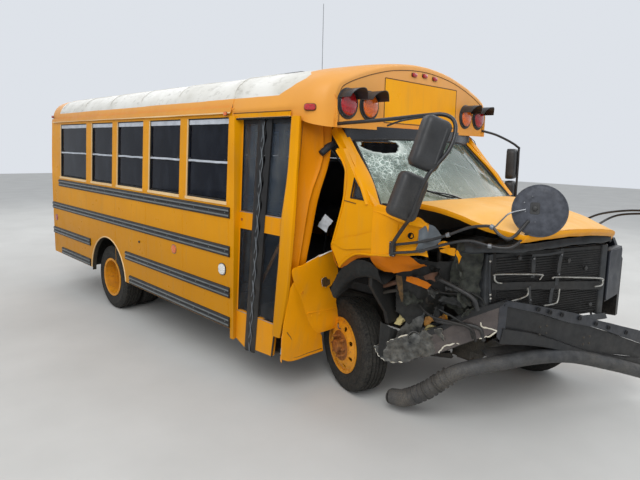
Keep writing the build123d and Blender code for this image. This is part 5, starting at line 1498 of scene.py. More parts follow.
def make_air_dam():
    """Loose air dam: ribbed torn end, then a smooth tube section with a trailing lip."""
    form = Form("torn_air_dam", "bus", "bumper_valance")
    rows = (
        (-645, -3790, 105, 60), (-630, -3900, 130, 66), (-600, -4060, 240, 60),
        (-530, -4230, 400, 56), (-380, -4420, 480, 54), (-60, -4590, 495, 54),
        (240, -4715, 455, 54), (640, -4890, 330, 54), (960, -5030, 215, 54),
    )
    middle = [row[:3] for row in rows]
    form.tube(middle, [row[3] - 3 for row in rows], SCUFFED, 20, 8)
    tip = aim((-645, -3782, 104), (0.1, 0.98, -0.1))
    form.turned([(-4, 56), (6, 52), (16, 40), (20, 20)], SCUFFED, tip, 20)
    path = flow(middle[:5], 12)
    for k in range(13):
        here, ahead = (path[int(start + k / 12 * 20)] for start in (13, 15))
        form.turned([(-5, 60), (-3, 65), (3, 65), (5, 60)], SCUFFED, aim(here, ahead - here), 20)
    form.sheet([shifted(middle[4:], 0, 40, 30), shifted(middle[4:], 30, 110, 62)], SCUFFED, 6, refine=5,
               crumple=((200, 10),), rag=4, seed=24.0)
    form.finish(45)


def make_debris():
    """Torn liner, hoses, harness, broken panel pieces and engine parts behind the lost fender."""
    form = Form("crushed_engine_bay", "bus")
    liner = [
        [(-800, -3900, 1210), (-700, -4000, 1180), (-600, -4080, 1150), (-480, -4200, 1180)],
        [(-780, -3880, 1060), (-690, -3960, 1010), (-590, -4040, 960), (-470, -4150, 960)],
        [(-740, -3860, 900), (-660, -3900, 840), (-580, -3960, 770), (-480, -4030, 740)],
        [(-700, -3850, 760), (-640, -3870, 700), (-570, -3900, 640), (-480, -3940, 600)],
    ]
    form.sheet(liner, LINER, 4, refine=8, crumple=((170, 40), (60, 14), (24, 4)), rag=14, seed=30.0)
    apron = [
        [(-540, -4200, 1300), (-510, -4280, 1300), (-480, -4350, 1280)],
        [(-570, -4170, 1120), (-520, -4260, 1110), (-470, -4340, 1100)],
        [(-540, -4150, 960), (-500, -4250, 930), (-440, -4330, 940)],
        [(-500, -4110, 840), (-460, -4200, 800), (-410, -4290, 800)],
    ]
    form.sheet(apron, OLIVE_GREY, 4, refine=8, crumple=((110, 26), (36, 12), (14, 4)), rag=12, seed=31.0)
    for index in range(9):
        low = 700 + index * 52
        side = -470 - (index % 4) * 55
        start = (side, -3960 - (index % 3) * 70, low)
        bend = (side - 60 + index * 9, -4110, low - 60 + (index % 3) * 50)
        end = (side + 40, -4290 - (index % 2) * 50, low + 30 - (index % 4) * 40)
        form.tube([start, bend, end, (end[0] + 30, end[1] - 40, end[2] - 90)], (9, 14, 7)[index % 3],
                  (RUBBER, PLASTIC, LINER)[index % 3], 10, 6)
    foam = (
        (((-621, -3780, 653), (-609, -3813, 723), (-594, -3852, 793)),
         ((-605, -3822, 647), (-593, -3855, 717), (-579, -3893, 787)), PALE_SHARD),
        (((-530, -3969, 695), (-521, -3993, 744), (-477, -4112, 769)),
         ((-528, -3973, 665), (-506, -4035, 711), (-478, -4110, 735)), AMBER_SHARD),
        (((-529, -3972, 644), (-517, -4003, 681), (-498, -4054, 690)),
         ((-532, -3968, 610), (-517, -4003, 640), (-500, -4050, 656)), PALE_SHARD),
    )
    for index, (upper, lower, look) in enumerate(foam):
        for deep in (0, 24):
            rows = [shifted(row, deep - 14, 0, 0) for row in (upper, lower)]
            form.sheet(rows, look, 12, PALE_SHARD, 7, ((50, 16), (18, 9)), rag=11, seed=40.0 + index + deep)
    shards = (
        ((-560, -3900, 720), 90, 60, SCRAPED_GREY, 43), ((-700, -3960, 900), 170, 90, OLIVE_GREY, 50),
        ((-640, -4090, 1090), 150, 80, LINER, 51), ((-560, -4240, 1120), 120, 120, OLIVE_GREY, 52),
        ((-540, -4260, 960), 120, 150, OLIVE_GREY, 53), ((-530, -4300, 850), 110, 100, OLIVE_GREY, 54),
        ((-600, -4120, 830), 130, 80, LINER, 44), ((-560, -4180, 900), 150, 60, LINER, 45),
        ((-640, -4080, 960), 120, 70, SCRAPED_GREY, 46), ((-470, -4100, 760), 110, 26, TORN, 47),
        ((-610, -4210, 1010), 90, 60, LINER, 48), ((-700, -4020, 1040), 120, 50, LINER, 49),
    )
    for middle, wide, high, look, seed in shards:
        turn = wander(middle, 90, seed).normalized()
        across = turn.cross(Vector((0, 0, 1))).normalized()
        up = across.cross(turn)
        halves = (-0.5, 0, 0.5)
        grid = [[Vector(middle) + across * wide * u + up * high * v + turn * 14 * u * v for u in halves]
                for v in halves]
        form.sheet(grid, look, 3, refine=7, crumple=((60, 24), (24, 10)), rag=14, seed=seed)
    shield = [
        [(-748, -3740, 680), (-690, -3770, 645), (-630, -3800, 610)],
        [(-740, -3715, 430), (-690, -3745, 410), (-640, -3775, 390)],
    ]
    form.sheet(shield, LINER, 4, refine=7, crumple=((90, 20), (30, 6)), rag=8, seed=33.0)
    form.turned([(-70, 60), (-60, 68), (60, 68), (70, 60)], IRON,
                aim((-520, -3960, 900), (0.2, 1, 0.1)), 24)
    form.turned([(-14, 78), (-8, 84), (8, 84), (14, 78), (20, 30)], STEEL,
                aim((-430, -4255, 950), (0, -1, 0)), 32)
    form.block((-420, -4200, 1165), (180, -3700, 1240), LINER, 22)
    for k in range(4):
        form.tube([(-330, -3760 - k * 110, 1200), (-420, -3770 - k * 110, 1180),
                   (-440, -3790 - k * 110, 1080)], 20, IRON, 10, 5)
    form.block((260, -4180, 1020), (560, -3900, 1180), PLASTIC, 24)
    form.tube([(-250, -4240, 1120), (-300, -4330, 1170), (-420, -4330, 1200), (-440, -4370, 1190)], 26,
              RUBBER, 12, 7)
    form.tube([(200, -4240, 760), (280, -4420, 780), (420, -4560, 790), (480, -4610, 790)], 26,
              RUBBER, 12, 7)
    form.finish(50)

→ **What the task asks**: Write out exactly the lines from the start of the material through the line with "form.finish(45)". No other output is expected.

→ **In response**:
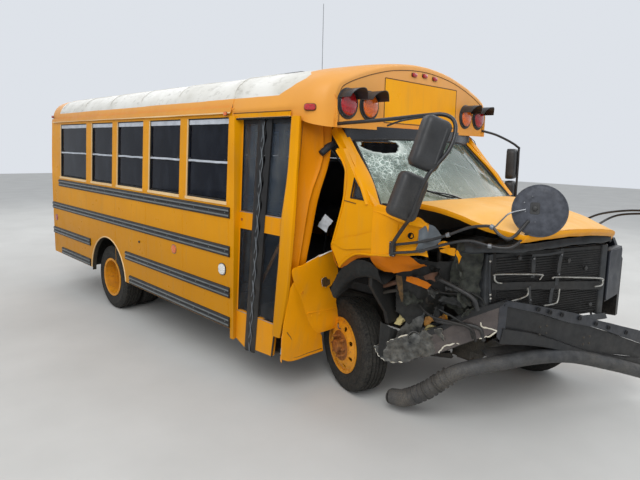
Keep writing the build123d and Blender code for this image. This is part 5, starting at line 1498 of scene.py. More parts follow.
def make_air_dam():
    """Loose air dam: ribbed torn end, then a smooth tube section with a trailing lip."""
    form = Form("torn_air_dam", "bus", "bumper_valance")
    rows = (
        (-645, -3790, 105, 60), (-630, -3900, 130, 66), (-600, -4060, 240, 60),
        (-530, -4230, 400, 56), (-380, -4420, 480, 54), (-60, -4590, 495, 54),
        (240, -4715, 455, 54), (640, -4890, 330, 54), (960, -5030, 215, 54),
    )
    middle = [row[:3] for row in rows]
    form.tube(middle, [row[3] - 3 for row in rows], SCUFFED, 20, 8)
    tip = aim((-645, -3782, 104), (0.1, 0.98, -0.1))
    form.turned([(-4, 56), (6, 52), (16, 40), (20, 20)], SCUFFED, tip, 20)
    path = flow(middle[:5], 12)
    for k in range(13):
        here, ahead = (path[int(start + k / 12 * 20)] for start in (13, 15))
        form.turned([(-5, 60), (-3, 65), (3, 65), (5, 60)], SCUFFED, aim(here, ahead - here), 20)
    form.sheet([shifted(middle[4:], 0, 40, 30), shifted(middle[4:], 30, 110, 62)], SCUFFED, 6, refine=5,
               crumple=((200, 10),), rag=4, seed=24.0)
    form.finish(45)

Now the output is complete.